##### Dataset content #####
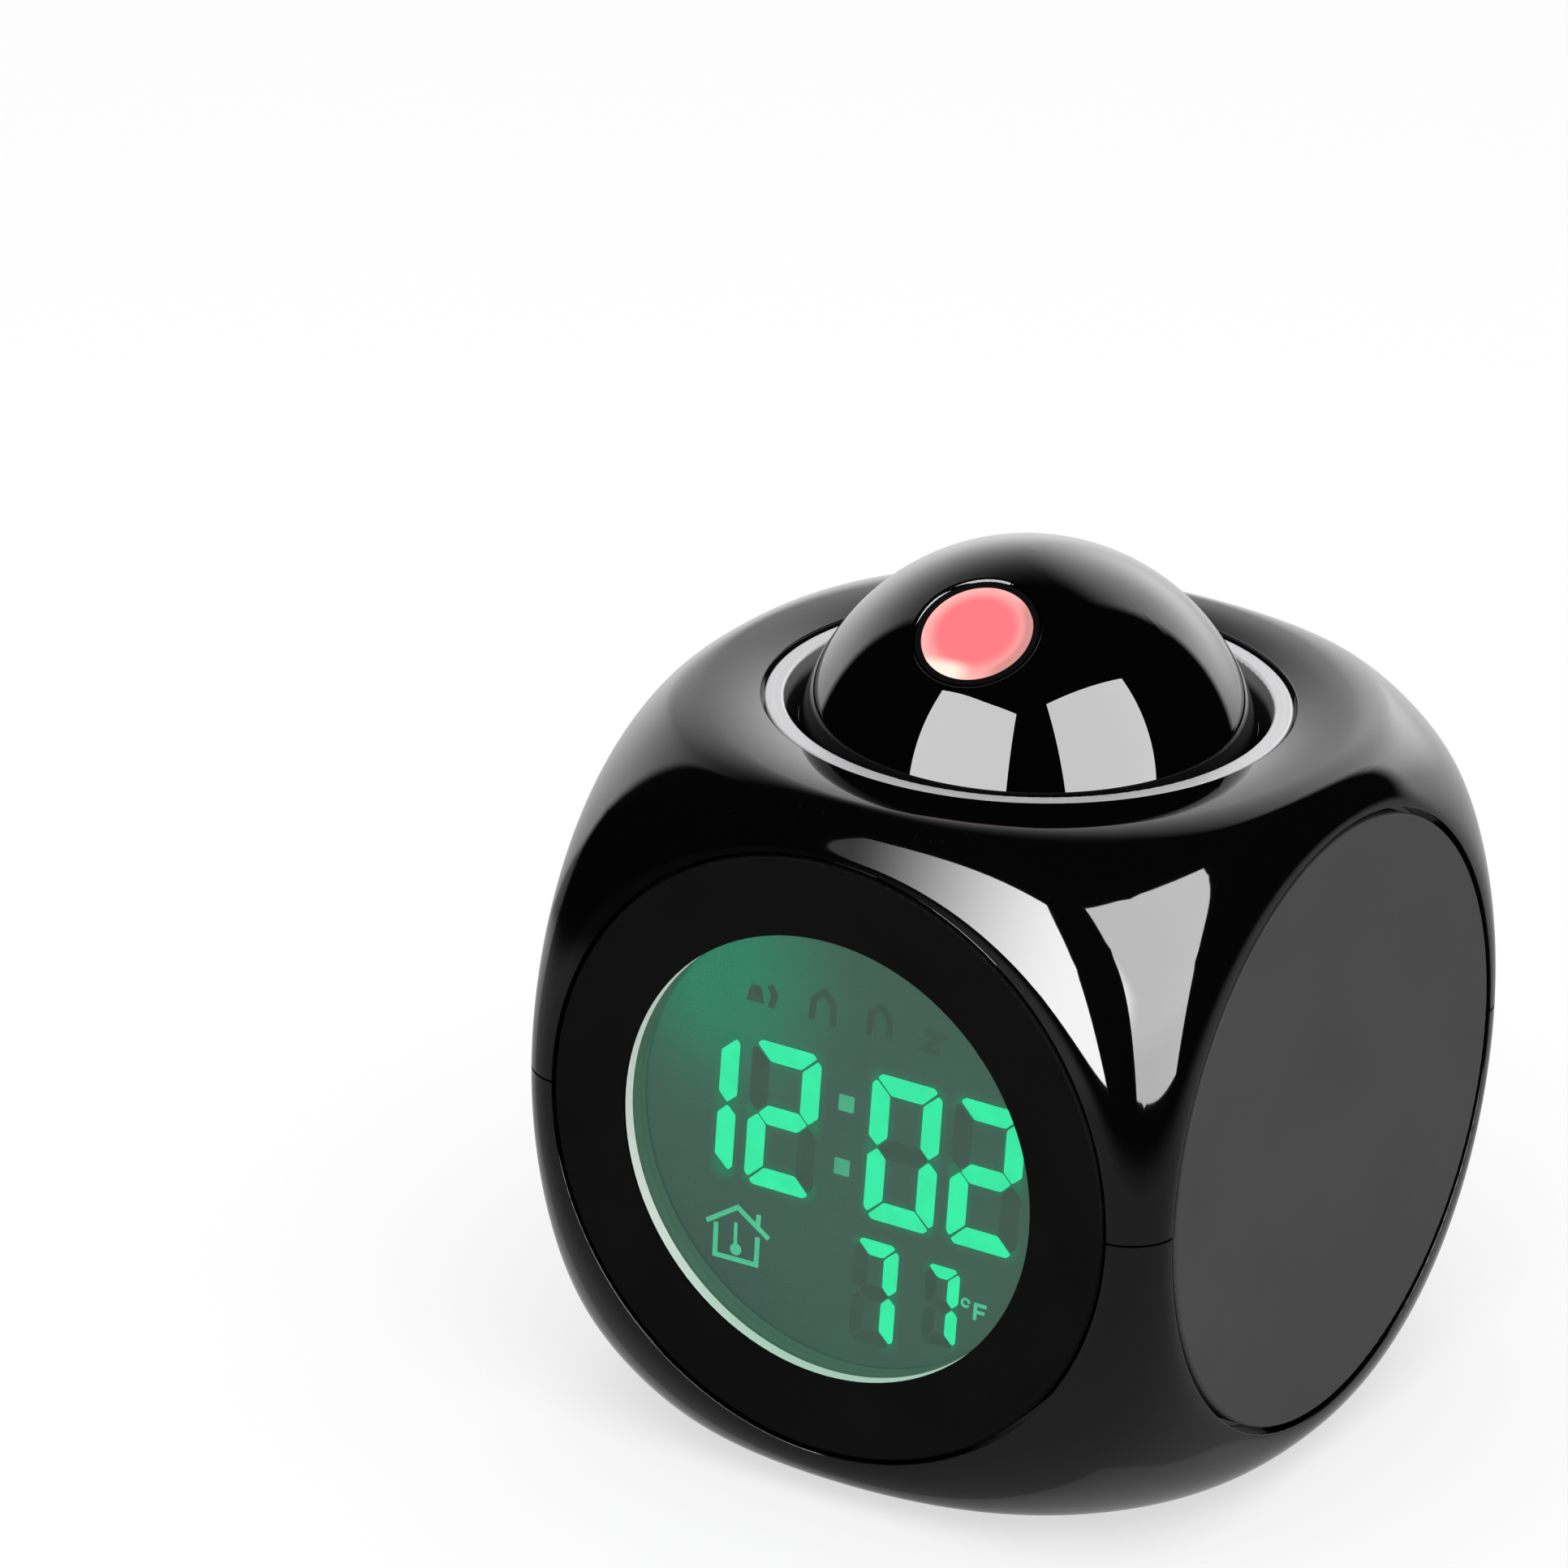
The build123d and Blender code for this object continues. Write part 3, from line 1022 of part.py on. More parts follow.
# ------------------------------------------------------------------ all nodes
def clock_parts():
    walls, outer = case_walls()
    parts = {
        "upper_shell": upper_shell(walls),
        "lower_shell": lower_shell(walls, outer),
        "left_side_plate": side_plate(-1),
        "right_side_plate": side_plate(1),
    }
    makers = (
        front_bezel, display_surround, display_window, lcd_frame, lcd_glass, backlight_panel,
        zebra_connector, clock_board, board_components, temperature_sensor, display_screws,
        rear_panel, key_switches, key_board, key_board_screws, projection_switch_body,
        projection_switch_knob, speaker_basket, speaker_cone, speaker_magnet, trim_ring,
        dome_cap, dome_base, dome_carrier, pivot_washer, pivot_screw, return_spring,
        dome_bracket, bracket_screws, talk_switch, lens_barrel, projection_lens,
        condenser_lens, projector_film, projector_led, projector_board, battery_door,
        aaa_cells, battery_plates, battery_springs, rubber_feet, case_screws,
        battery_leads, speaker_leads, board_cable, projector_lead,
    )
    for maker in makers:
        parts[maker.__name__] = maker()
    for name, x in zip(("mode_key", "hour_key", "minute_key", "alarm_key"), reversed(KEY_PLACES)):
        parts[name] = key(x)
    return parts


os.makedirs("parts", exist_ok=True)
for node, shape in clock_parts().items():
    export_step(shape, f"parts/{node}.step")
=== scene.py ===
from math import cos, hypot, pi, radians, sin, sqrt

import bmesh
import bpy
import numpy
from mathutils import Matrix, Vector
from mathutils.bvhtree import BVHTree


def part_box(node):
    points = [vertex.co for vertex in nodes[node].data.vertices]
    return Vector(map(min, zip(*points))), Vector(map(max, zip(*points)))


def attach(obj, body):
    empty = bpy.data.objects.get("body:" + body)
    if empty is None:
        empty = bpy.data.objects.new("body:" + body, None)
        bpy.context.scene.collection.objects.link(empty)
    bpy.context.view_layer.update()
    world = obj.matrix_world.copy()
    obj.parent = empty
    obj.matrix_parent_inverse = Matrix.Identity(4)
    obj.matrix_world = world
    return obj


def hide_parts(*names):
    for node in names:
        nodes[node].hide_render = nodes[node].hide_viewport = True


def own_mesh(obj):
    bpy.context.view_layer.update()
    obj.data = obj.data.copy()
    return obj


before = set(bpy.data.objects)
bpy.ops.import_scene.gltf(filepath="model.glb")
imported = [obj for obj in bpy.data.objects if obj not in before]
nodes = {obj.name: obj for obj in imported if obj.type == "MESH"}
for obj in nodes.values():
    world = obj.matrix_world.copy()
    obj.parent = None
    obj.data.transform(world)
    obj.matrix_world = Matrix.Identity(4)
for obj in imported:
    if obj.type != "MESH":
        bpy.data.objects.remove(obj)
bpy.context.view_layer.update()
mm = 0.001

caseMiddle = Vector((0, 0, (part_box("lower_shell")[0].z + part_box("upper_shell")[1].z) / 2))
footLow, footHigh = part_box("dome_base")
domeRadius = (footHigh.x - footLow.x) / 2
domeMiddle = Vector((0, 0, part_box("dome_cap")[1].z - domeRadius))
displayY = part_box("lcd_glass")[0].y
print("frame loaded:", len(nodes), "nodes")


# steps shared by the camera, the studio and the materials
def fill(tree, socket, value):
    # a plain value is set on the socket itself, an output is linked to it
    if isinstance(value, (int, float, tuple, Vector)):
        socket.default_value = value
    else:
        tree.links.new(value, socket)


def feed(tree, step, **values):
    for name, value in values.items():
        fill(tree, step.inputs[name.replace("_", " ")], value)


def addNode(tree, kind, **values):
    # a node with its sockets filled, by its first output
    step = tree.nodes.new(kind)
    feed(tree, step, **values)
    return step.outputs[0]


def newGroup(name, wants, gives):
    # takes Vector and the wanted sockets (None asks for a vector too), gives plain numbers
    group = bpy.data.node_groups.new(name, "ShaderNodeTree")
    for socket, value in {"Vector": None, **wants}.items():
        kind = "NodeSocketVector" if value is None else "NodeSocketFloat"
        made = group.interface.new_socket(name=socket, in_out="INPUT", socket_type=kind)
        if value is not None:
            made.default_value = value
    for socket in gives:
        group.interface.new_socket(name=socket, in_out="OUTPUT", socket_type="NodeSocketFloat")
    return group, group.nodes.new("NodeGroupInput").outputs, group.nodes.new("NodeGroupOutput")


def addMath(tree, operation, first, second=None, clamp=False):
    step = tree.nodes.new("ShaderNodeMath")
    step.operation = operation
    step.use_clamp = clamp
    for place, value in enumerate((first, second)):
        if value is not None:
            fill(tree, step.inputs[place], value)
    return step.outputs[0]


def addProduct(tree, product, *others):
    for value in others:
        product = addMath(tree, "MULTIPLY", product, value)
    return product


def addVector(tree, operation, first, second=None, scale=None):
    step = tree.nodes.new("ShaderNodeVectorMath")
    step.operation = operation
    for socket, value in ((0, first), (1, second), ("Scale", scale)):
        if value is not None:
            fill(tree, step.inputs[socket], value)
    return step.outputs["Value"] if operation in ("DOT_PRODUCT", "LENGTH", "DISTANCE") else step.outputs[0]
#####
## Job
Write out exactly the lines from the one with "for name, x" through the one with "if empty is", including both, and no others.

## Worked solution
    for name, x in zip(("mode_key", "hour_key", "minute_key", "alarm_key"), reversed(KEY_PLACES)):
        parts[name] = key(x)
    return parts


os.makedirs("parts", exist_ok=True)
for node, shape in clock_parts().items():
    export_step(shape, f"parts/{node}.step")
=== scene.py ===
from math import cos, hypot, pi, radians, sin, sqrt

import bmesh
import bpy
import numpy
from mathutils import Matrix, Vector
from mathutils.bvhtree import BVHTree


def part_box(node):
    points = [vertex.co for vertex in nodes[node].data.vertices]
    return Vector(map(min, zip(*points))), Vector(map(max, zip(*points)))


def attach(obj, body):
    empty = bpy.data.objects.get("body:" + body)
    if empty is None:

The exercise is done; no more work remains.